_Instructions to follow:_ Please restate, exactly as written, the lines running from the beginning of the material through the line that has "and slip fits" in it.

·····

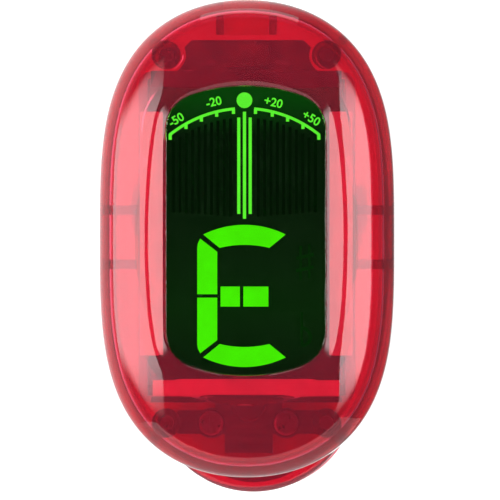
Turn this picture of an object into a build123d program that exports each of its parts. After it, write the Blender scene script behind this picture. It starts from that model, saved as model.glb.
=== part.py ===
from build123d import *
import os
from math import atan2, copysign, cos, pi, radians, sin, sqrt

# Clip-on instrument tuner: a translucent oval head on a two-hinge arm, carried by a sprung clip.
#
# Millimetres.  Everything is modelled in head coordinates and moved to the part frame at export.
# Head coordinates: X to the player's right, Y from the face to the back, Z up, with Z = 0 at half
# the head's height and Y = 0 at the crown of the face.  The part frame has the same directions and
# its origin on the gripping face of the clip's fixed pad.

# --- driving dimensions -------------------------------------------------------------------------
HEAD_HALF_WIDTH = 15.4
HEAD_HALF_HEIGHT = 24.9
HEAD_POWER_X = 2.1          # exponents of the head's oval: |x/a|^px + |z/b|^pz = 1
HEAD_POWER_Z = 3.4
OVAL_POINTS = 48
WALL = 1.3                  # moulded wall of both shells
PARTING = 8.2               # Y of the joint between the shells
BACK = 14.8                 # Y of the flat back
CROWN_RADIUS = 40.0         # face crown across the width
CROWN_RADIUS_LONG = 150.0   # face crown along the height
FACE_FILLET = 2.4
BACK_FILLET = 3.4
CAVITY_FILLET = 1.0

WINDOW_HALF_WIDTH = 8.4
WINDOW_HALF_HEIGHT = 15.15
WINDOW_END_RADIUS = 16.9
WINDOW_CORNER_RADIUS = 3.9
WINDOW_Z = 0.8
BEVEL_WIDTH = 2.1           # sloping frame around the window, measured at the sides
BEVEL_SLOPE = 0.33
SIDE_RIBS = (2.95, -2.7)         # Z of the short ribs on both side walls
LENS_FRONT = 2.0
LENS_BACK = 3.0
FIT = 0.05                  # radial or side clearance of moving and slip fits

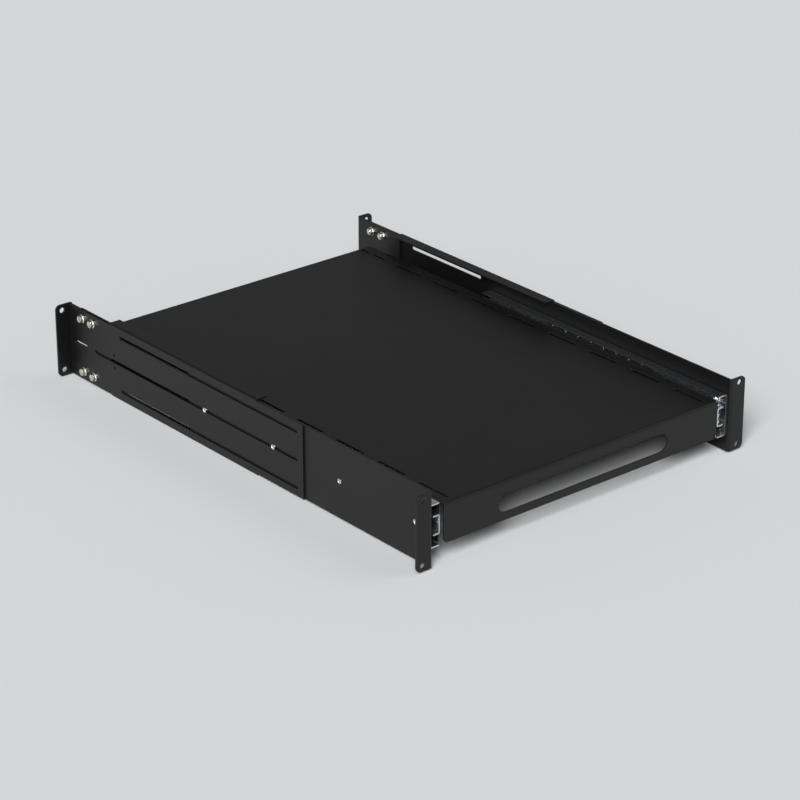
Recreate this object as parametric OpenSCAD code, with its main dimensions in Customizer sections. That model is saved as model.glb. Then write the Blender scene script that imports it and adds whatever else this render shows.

·····

_Written reply:_
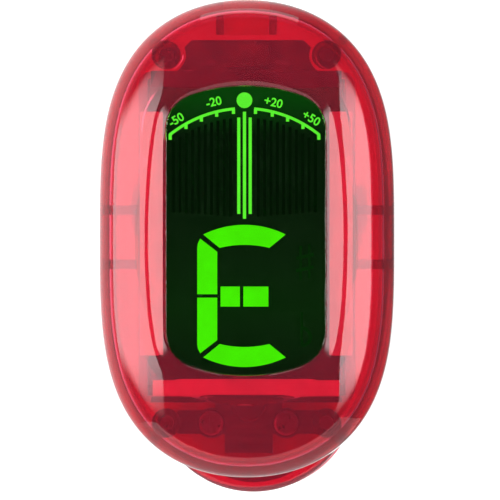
Turn this picture of an object into a build123d program that exports each of its parts. After it, write the Blender scene script behind this picture. It starts from that model, saved as model.glb.
=== part.py ===
from build123d import *
import os
from math import atan2, copysign, cos, pi, radians, sin, sqrt

# Clip-on instrument tuner: a translucent oval head on a two-hinge arm, carried by a sprung clip.
#
# Millimetres.  Everything is modelled in head coordinates and moved to the part frame at export.
# Head coordinates: X to the player's right, Y from the face to the back, Z up, with Z = 0 at half
# the head's height and Y = 0 at the crown of the face.  The part frame has the same directions and
# its origin on the gripping face of the clip's fixed pad.

# --- driving dimensions -------------------------------------------------------------------------
HEAD_HALF_WIDTH = 15.4
HEAD_HALF_HEIGHT = 24.9
HEAD_POWER_X = 2.1          # exponents of the head's oval: |x/a|^px + |z/b|^pz = 1
HEAD_POWER_Z = 3.4
OVAL_POINTS = 48
WALL = 1.3                  # moulded wall of both shells
PARTING = 8.2               # Y of the joint between the shells
BACK = 14.8                 # Y of the flat back
CROWN_RADIUS = 40.0         # face crown across the width
CROWN_RADIUS_LONG = 150.0   # face crown along the height
FACE_FILLET = 2.4
BACK_FILLET = 3.4
CAVITY_FILLET = 1.0

WINDOW_HALF_WIDTH = 8.4
WINDOW_HALF_HEIGHT = 15.15
WINDOW_END_RADIUS = 16.9
WINDOW_CORNER_RADIUS = 3.9
WINDOW_Z = 0.8
BEVEL_WIDTH = 2.1           # sloping frame around the window, measured at the sides
BEVEL_SLOPE = 0.33
SIDE_RIBS = (2.95, -2.7)         # Z of the short ribs on both side walls
LENS_FRONT = 2.0
LENS_BACK = 3.0
FIT = 0.05                  # radial or side clearance of moving and slip fits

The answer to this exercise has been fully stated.